Consider all of the channels for advertising, too. Having several ads across many different networks is the best way to attract as many fans as possible to your cause. By marketing all at once, the hope is that the multiple discussions on each network converge to create one giant conversation.
"The key is interacting with consumers and building a relationship that's not just putting out a TV spot every once in awhile and hoping that works," Bagley says. "At least from a creative point of view, it's much more fun to be able to play in these new mediums and keep the conversation going."

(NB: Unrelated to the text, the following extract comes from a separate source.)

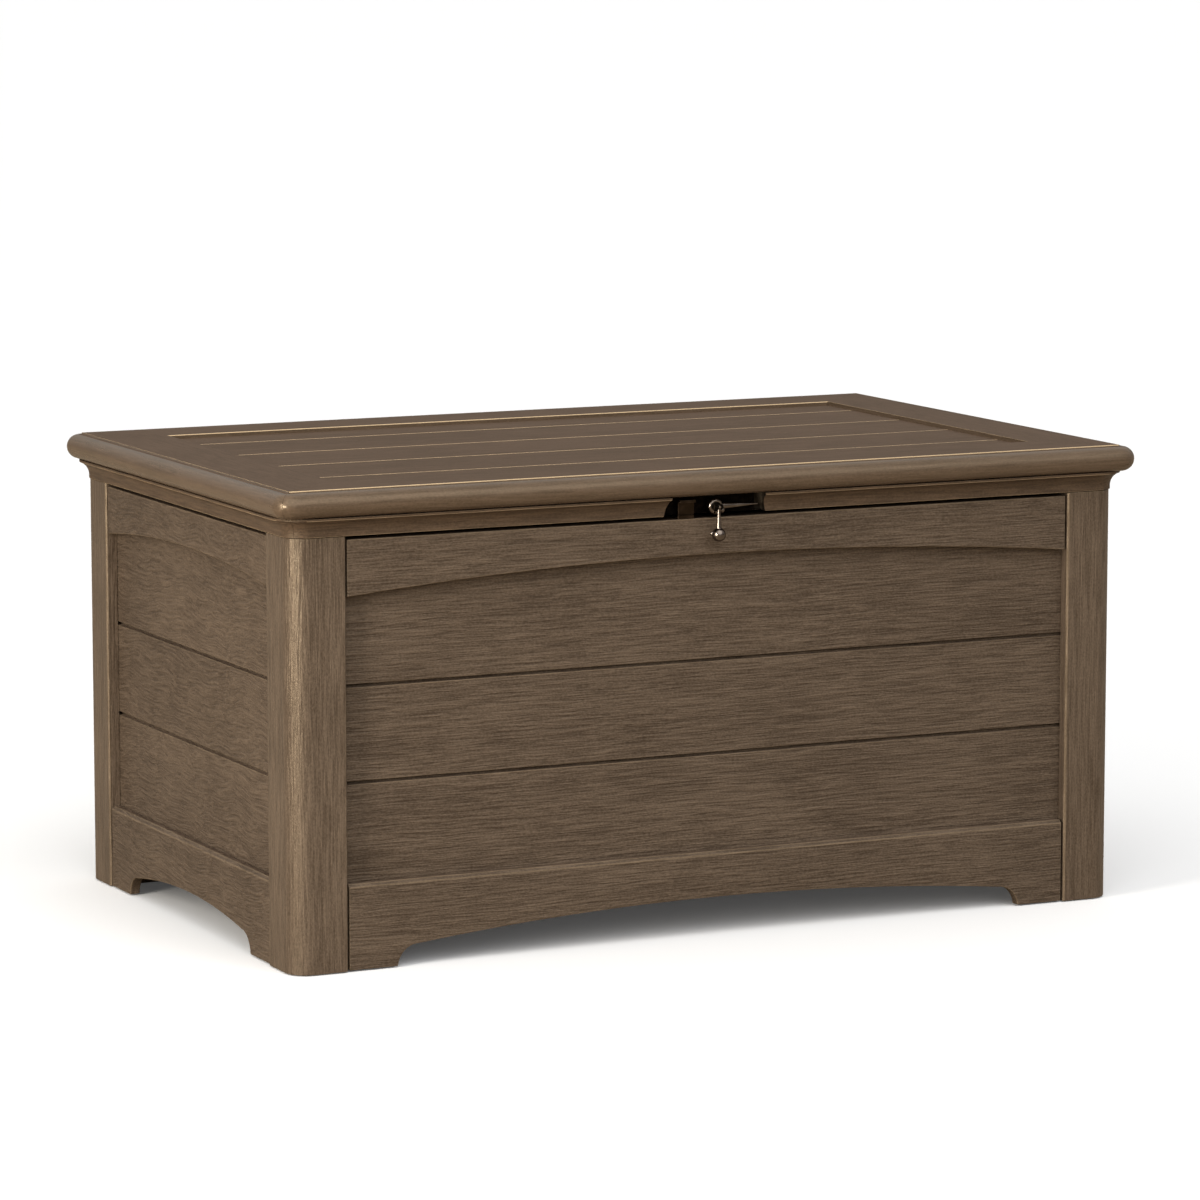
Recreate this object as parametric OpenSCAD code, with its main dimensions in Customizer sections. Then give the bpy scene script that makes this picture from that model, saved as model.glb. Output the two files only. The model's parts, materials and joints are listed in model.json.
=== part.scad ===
// Deck storage box: post-and-board body, hinged lid with a bullnose edge, turn latch.
// The origin is on the ground under the middle of the body. X is the width, -Y the front, Z up.

/* [Overall size] */
// Width over the corner posts
body_w = 1100; // [800:10:1500]
// Depth over the corner posts
body_d = 678; // [500:2:900]
// Height of the posts from the ground
body_h = 512; // [400:2:700]
// Height of the lid above the posts
lid_h = 56; // [52:1:64]

/* [Posts] */
// Width of a post on the front and rear
post_w = 69; // [60:1:100]
// Width of a post on the left and right
post_d = 75; // [60:1:100]
// Radius of a post's outer corner
post_r = 26; // [8:1:30]
// Bevel on a post's edges next to the boards
post_bevel = 1.5; // [0.5:0.5:3]
// Wall of the hollow post
post_wall = 6; // [4:0.5:8]
// Depth of the groove that takes the boards' ends
groove_depth = 12; // [8:1:16]

/* [Wall boards] */
// Thickness of a board
board_t = 18; // [14:1:22]
// How far the boards lie behind the posts' faces
board_set = 15; // [10:1:20]
// How far the headers and skirts lie behind the posts' faces
face_set = 2; // [0.5:0.5:4]
// Top of the skirts' inner rail, where the lowest board starts
rail_top_z = 92; // [86:1:100]
// Height of the lowest seam between two boards
seam_z = 221; // [190:1:240]
// Height of the middle board
board_h = 114; // [90:1:120]
// Chamfer on a board's visible edges
board_chamfer = 0.6; // [0.4:0.2:3]
// Thickness of a tongue
tongue_t = 6; // [4:0.5:8]
// Height of a tongue
tongue_h = 6; // [4:0.5:8]

/* [Headers] */
// Gap between a header and the underside of the lid
header_gap = 4.8; // [4.6:0.1:6]
// Height of a header at its middle
header_h = 43.7; // [36:0.1:50]
// Extra height of the front and rear headers at their ends
header_drop_front = 22.8; // [10:0.1:30]
// Extra height of the left and right headers at their ends
header_drop_side = 15.5; // [8:0.1:24]
// Height of a header's inner rail
header_rail_h = 34; // [30:1:38]

/* [Skirts] */
// Height of the skirts' upper edge
skirt_top_z = 104; // [98:1:120]
// Bevel on the skirts' upper edge
skirt_bevel = 4; // [2:0.5:6]
// Gap between a skirt's feet and the ground
skirt_lift = 2; // [1.6:0.1:4]
// Height of the front and rear arches at their middle
arch_h_front = 48.4; // [36:0.1:50]
// Height of the left and right arches at their middle
arch_h_side = 41; // [34:0.5:50]
// Height of an arch at its ends
arch_end_h = 27; // [20:0.5:30]
// Width of a foot of the front and rear skirts
foot_w_front = 61.5; // [40:0.5:80]
// Width of a foot of the left and right skirts
foot_w_side = 61.5; // [40:0.5:80]

/* [Floor] */
// Thickness of the floor panel
floor_t = 12; // [8:1:16]
// Height of the floor panel's underside
floor_z = 70; // [66:1:74]
// Side of a floor cleat
cleat_size = 18; // [14:1:22]
// Width of a floor bearer
bearer_w = 40; // [30:1:60]
// Distance between the floor bearers
bearer_pitch = 340; // [250:10:450]

/* [Lid] */
// Width of the lid frame at the front and rear, behind the posts' faces
frame_w_front = 77; // [60:1:100]
// Width of the lid frame at the left and right, behind the posts' faces
frame_w_side = 83; // [60:1:100]
// Thickness of the lid frame
frame_t = 20; // [18:1:22]
// How far the lid's top plane reaches past the posts
top_overhang = 2; // [0:0.5:6]
// Radius of the bullnose
nose_r = 15; // [13:0.5:16]
// How far the middle of the bullnose lies past the top plane
nose_out = 5; // [3:0.5:8]
// Radius of the bullnose's turn at a corner, to the middle of the bullnose
nose_turn = 9; // [6:1:12]
// Step down from the top plane to the bullnose
nose_step = 2; // [1:0.5:3]
// Thickness of a lid board, which leaves the boards sunk in the frame
lid_board_t = 15; // [12:1:15]
// Width of a lid board, apart from the two outer ones
lid_board_w = 127.5; // [80:0.5:140]
// Width of a lid batten
batten_w = 60; // [40:1:80]
// Thickness of a lid batten
batten_t = 18; // [12:1:20]
// Distance between the lid battens
batten_pitch = 330; // [240:10:360]

/* [Cove] */
// Radius of the cove under the bullnose
cove_r = 17; // [14:0.5:18]
// Height of the straight lip under the cove
lip_h = 4.2; // [3:0.1:6]
// How far the lip lies past the posts
lip_out = 1.5; // [0.5:0.5:3]
// How far the cove rail's upper edge lies past the posts
cove_out = 13.5; // [10:0.5:15]
// Width of a cove rail behind the posts' faces
cove_rail_w = 36; // [34:1:40]

/* [Hinges] */
// Number of hinges
hinge_count = 3; // [2:1:3]
// Distance between the hinges
hinge_pitch = 330; // [240:10:420]
// Width of a hinge
hinge_w = 60; // [50:1:80]
// Radius of a hinge knuckle
knuckle_r = 6; // [5:0.1:6]
// Radius of a hinge pin
hinge_pin_r = 2; // [1.5:0.1:3]
// How far the hinge axis lies behind the posts' faces
hinge_out = 10; // [9:0.5:12]
// Thickness of a hinge leaf
leaf_t = 2; // [1.5:0.1:2]
// Height of a body leaf
leaf_h = 38; // [32:1:40]

/* [Latch] */
// Distance of the latch from the middle of the box
latch_x = -6; // [-20:1:20]
// Height of the latch stud above the posts
latch_rise = 10; // [9.6:0.1:11]
// Radius of the latch stud
stud_r = 4; // [3:0.1:4.5]
// Radius of the lever's hub
hub_r = 9.5; // [8:0.1:10]
// Length of the lever from the stud to its tip
lever_len = 58; // [54:1:60]
// Radius of the lever's tapered arm at its root
arm_r = 4.5; // [3.5:0.1:4.6]
// Radius of the pull's ball
ball_r = 8.4; // [7:0.1:8.6]
// Distance from the pull's pin to the middle of its ball
pull_len = 33; // [30:1:36]

/* [Clearances] */
// Gap between the lid and the posts
lid_gap = 0.8; // [0.8:0.1:1.2]
// Gap between the wall boards' faces
seam_gap = 4; // [1:0.25:4.5]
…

5. Trust your marketing team.
Seriously. Not every company can be as brave as Procter & Gamble. The fact is, the company took an enormous chance with Wieden + Kennedy, since the campaign's success was completely contingent upon how audiences would respond to the fast and absurd humor.
"Obviously we got the scripts and the executions approved by [Old Spice] ahead of time, but when it comes to the YouTube videos, there isn't time for an approval process," Bagley says. "With that, we just have a whole lot of mutual trust."
Often times, companies and owners will want to micromanage such important projects as marketing campaigns. Old Spice was able to balance careful monitoring with free reign, but in general, it's best for companies to let the creative departments do their thing. This way, the advertisement won't be confused by over-editing or muddled by too many voices.
"We had to make [more than] 168 videos in two days, there would've been absolutely no way to have a client approval process," Bagley says.
The client company should always watch and grade the final product before releasing it to the market, but if you want to rapidly produce content like Old Spice, you have to give your creative team have a little more of a leash to play with, and simply play the "support" role. Having the level of trust Old Spice has isn't easy to achieve, but it pays dividends.